TASK STATEMENT: Copy the first line of the material below and every later line through the line containing "of the throw.", without any other output.

________

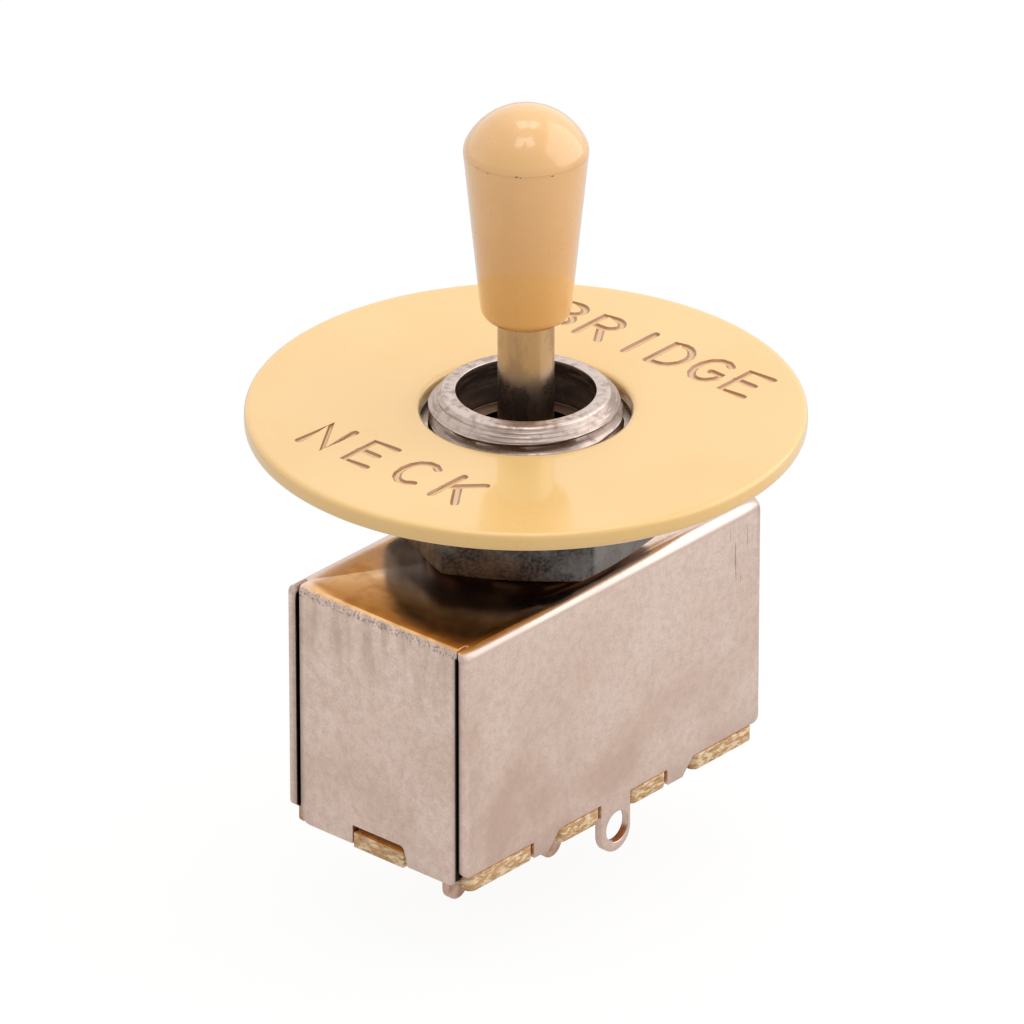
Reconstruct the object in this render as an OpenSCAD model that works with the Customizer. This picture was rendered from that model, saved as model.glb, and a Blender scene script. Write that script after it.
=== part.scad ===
// Three-way pickup selector toggle for an electric guitar.
// A turned lever rocks on a cross pin in a threaded bushing and pushes a moulded slider along the
// folded case. The slider carries a spring clip over the four terminals of a paper-laminate board.
// Z = 0 is the top face of the case, Z runs up the bushing and X is the direction of the throw.

/* [Case] */
// Length of the folded case over its long flaps
case_l = 27.6; // [23:0.1:34]
// Width of the folded case
case_w = 14.5; // [14.1:0.1:18]
// Height of the long flaps, from the case top down to the board
flap_h = 15.6; // [15:0.1:20]
// Thickness of the plated sheet
sheet_t = 0.55; // [0.4:0.05:0.65]
// Outside radius of the bend above each long flap
long_bend_r = 0.7; // [0.4:0.05:0.9]
// Outside radius of the tighter bend above each end flap
end_bend_r = 0.35; // [0.2:0.05:0.5]
// Open gap between an end flap and the long flaps beside it
corner_gap = 0.25; // [0.15:0.05:0.4]
// How far the end flaps lie back from the ends of the long flaps
end_setback = 0.1; // [0.05:0.05:0.3]
// Corner radius at the foot of each long flap
foot_r = 0.45; // [0.2:0.05:1]
// Corner radius at the foot of each end flap
end_foot_r = 0.75; // [0.3:0.05:1]
// Width of the notch at the foot of each end flap
end_notch_w = 4.3; // [3:0.1:6]
// Corner radius of that notch, on its sloping side
end_notch_r = 0.4; // [0.2:0.05:0.8]
// How far the sloping side of that notch leans out
end_notch_lean = 0.25; // [0.05:0.05:0.5]
// Gap left between that notch and the board's tab
end_notch_gap = 0.45; // [0.1:0.05:0.7]
// How far the end flaps stop short of the board's underside
end_short = 0.2; // [0.1:0.05:0.6]

/* [Feet and earth lug] */
// Width of a foot where it leaves the long flap
foot_root_w = 2.4; // [2:0.1:2.8]
// Width of a foot at its end
foot_end_w = 1.4; // [1:0.1:1.8]
// Straight edge of the first foot
foot_1_x = -7.4; // [-8:0.1:-7]
// Straight edge of the second foot
foot_2_x = 5.15; // [4.9:0.05:5.6]
// Width of the earth lug
earth_w = 2.7; // [2.6:0.05:3.4]
// Place of the earth lug along the long flap
earth_x = 0.25; // [0:0.05:0.5]
// Radius of the hole in the earth lug
earth_hole_r = 1.05; // [0.8:0.05:1.1]
// How far the hole was punched to one side of the lug's middle
earth_hole_off = 0.15; // [0:0.01:0.2]
// How far the hole was punched above the middle of the lug's round end
earth_hole_up = 0.3; // [0:0.05:0.5]
// Depth of the middle of the lug's round end below the long flap
earth_drop = 2.35; // [2.1:0.05:4]

/* [Terminal board] */
// Thickness of the laminate
board_t = 1.05; // [0.8:0.05:1.6]
// Clearance of the board inside the case and under the flaps
board_fit = 0.1; // [0.05:0.05:0.2]
// Corner radius of the board's tabs
tab_r = 0.5; // [0.2:0.1:0.6]
// How far the outer tabs stop short of the ends of the case
tab_short = 0.5; // [0.4:0.05:1]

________

ANSWER IN FULL:
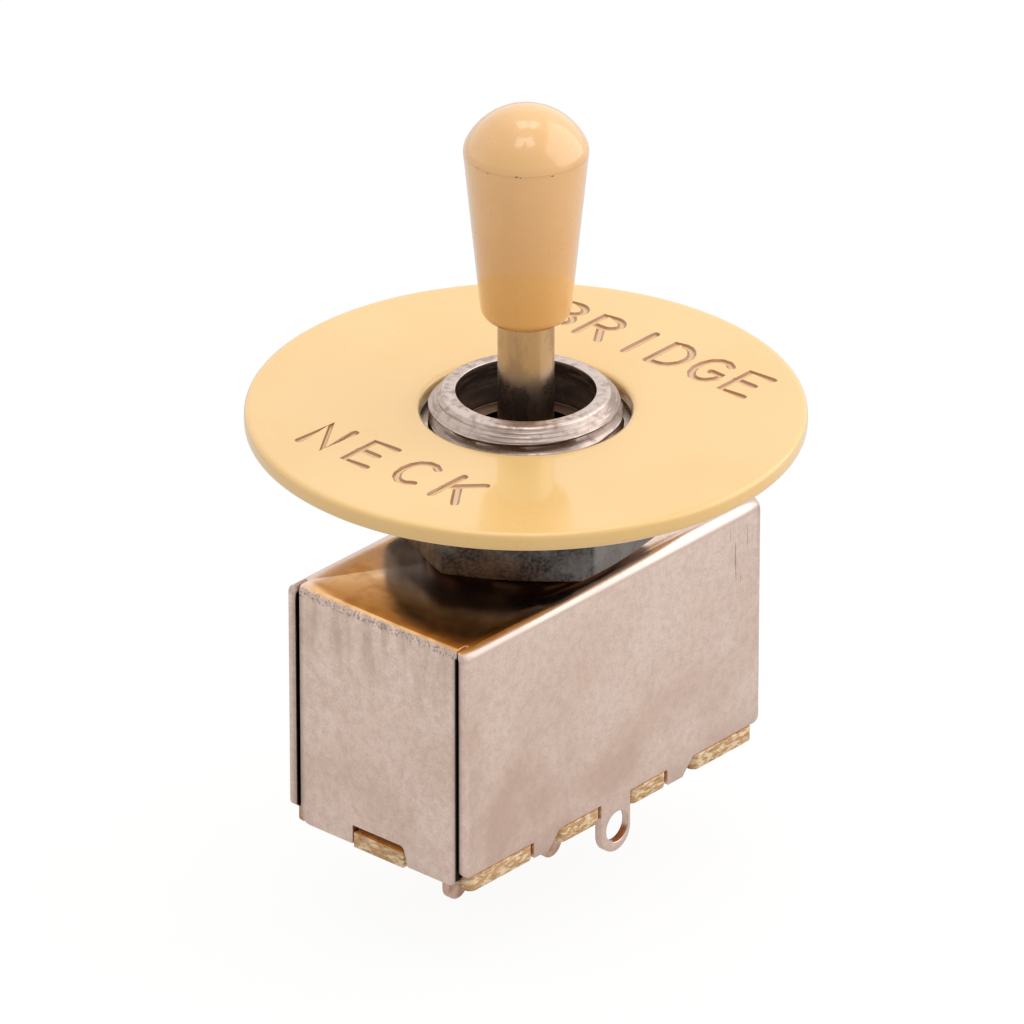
Reconstruct the object in this render as an OpenSCAD model that works with the Customizer. This picture was rendered from that model, saved as model.glb, and a Blender scene script. Write that script after it.
=== part.scad ===
// Three-way pickup selector toggle for an electric guitar.
// A turned lever rocks on a cross pin in a threaded bushing and pushes a moulded slider along the
// folded case. The slider carries a spring clip over the four terminals of a paper-laminate board.
// Z = 0 is the top face of the case, Z runs up the bushing and X is the direction of the throw.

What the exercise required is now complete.